The Value-Added Work of Management
Can we agree that as leaders, we only have one value-added job? That is, of course, to build leaders. When we wake up in the morning to get ready to go to work, our objective is ONE thing: develop people!!! Managers are blessed (challenged) with the responsibility of working closely with (thereby developing) people to build robust, bullet-proof processes free of the 8 wastes (defects, overproduction, waiting, non-essential processing, transport, inventory, motion and un-used employee brainpower). Our job is NOT to develop our offices, computers and conference rooms. Our job is definitely NOT to constantly firefight problems day after day.

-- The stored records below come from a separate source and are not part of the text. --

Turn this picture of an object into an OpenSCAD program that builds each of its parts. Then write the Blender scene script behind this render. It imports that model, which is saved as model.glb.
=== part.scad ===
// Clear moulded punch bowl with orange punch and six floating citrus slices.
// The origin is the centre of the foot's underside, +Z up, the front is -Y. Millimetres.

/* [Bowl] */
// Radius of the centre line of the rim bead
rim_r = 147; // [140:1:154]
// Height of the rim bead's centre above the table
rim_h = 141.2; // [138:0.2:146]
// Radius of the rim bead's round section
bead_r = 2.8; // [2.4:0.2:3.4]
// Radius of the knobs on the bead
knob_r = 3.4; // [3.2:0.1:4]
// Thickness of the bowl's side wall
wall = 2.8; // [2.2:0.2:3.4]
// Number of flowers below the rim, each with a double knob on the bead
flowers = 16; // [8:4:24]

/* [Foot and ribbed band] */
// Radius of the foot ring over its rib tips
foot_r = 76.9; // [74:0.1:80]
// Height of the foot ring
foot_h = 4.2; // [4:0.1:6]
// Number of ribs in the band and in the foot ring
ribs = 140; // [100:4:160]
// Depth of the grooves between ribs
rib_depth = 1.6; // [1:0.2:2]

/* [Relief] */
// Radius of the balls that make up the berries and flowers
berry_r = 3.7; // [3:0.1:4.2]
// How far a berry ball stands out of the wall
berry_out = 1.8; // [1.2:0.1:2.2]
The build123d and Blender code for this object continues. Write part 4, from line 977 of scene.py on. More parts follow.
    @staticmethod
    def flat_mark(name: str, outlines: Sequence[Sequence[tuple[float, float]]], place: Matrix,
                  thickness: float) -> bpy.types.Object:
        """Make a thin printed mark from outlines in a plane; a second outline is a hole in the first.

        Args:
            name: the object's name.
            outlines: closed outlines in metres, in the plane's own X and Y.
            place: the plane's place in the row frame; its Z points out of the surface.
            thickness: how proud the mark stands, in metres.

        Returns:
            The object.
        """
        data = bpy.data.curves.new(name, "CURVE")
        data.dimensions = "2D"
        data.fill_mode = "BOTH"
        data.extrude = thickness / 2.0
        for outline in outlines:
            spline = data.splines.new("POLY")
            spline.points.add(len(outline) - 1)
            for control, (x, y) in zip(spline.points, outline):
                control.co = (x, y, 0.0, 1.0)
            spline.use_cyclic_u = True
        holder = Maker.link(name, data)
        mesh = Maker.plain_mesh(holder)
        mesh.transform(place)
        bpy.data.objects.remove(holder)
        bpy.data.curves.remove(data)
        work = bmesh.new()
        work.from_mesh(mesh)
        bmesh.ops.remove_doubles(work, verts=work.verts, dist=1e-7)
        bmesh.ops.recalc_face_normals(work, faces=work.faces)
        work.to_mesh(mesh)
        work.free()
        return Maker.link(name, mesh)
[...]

Firefighting is not something you can put on the customer invoice. Your customer has zero interest in how much firefighting, pain and suffering or re-work went into delivering what they need. They won't pay for it. You pay. And it all comes out of your ability to pay your people more, which costs you the ability to recruit and develop new talent. Firefighting is a very common form of the waste of non-essential processing!
In my own business, my goal was always to be the highest paying employer in our marketplace, to be in a position to offer the best health care and to pay the highest bonuses. The goal was to be recognized as one of the best companies to work in Connecticut (achieved 5 times). This goal was realized when our processes became more robust. Our processes became more robust when our attention as managers turned away from firefighting and toward working day after day with our process experts (the people who DO the work in the factory and in the offices) to slowly, steadily eliminate those 8 wastes in every process using the process of A3.
In his 2010 book Toyota Kata, Managing People for Improvement, Adaptiveness, and Superior Results, author Mike Rother talks about how 75-80% of a manager's time needs to be spent doing "improvement work". Firefighting and supervising are a far cry from improvement work, and NOBODY gets developed!
Respect for people means not sitting by (in our office or in meetings) and allowing people to do chaotic processes for a living. Humans are not fulfilled when they find themselves frustrated (and tired) doing the 8 wastes for a living with no end in sight. My hero, Taiichi Ohno, who is credited with developing what is now known as the Toyota Production System, was known as a volatile, impatient person. His frustration was not with the people who did the work, but with managers who would allow people to do bad processes day after day.
So try to remember that we have only one value-added job as managers: developing people so they don't feel like banging their heads against the wall!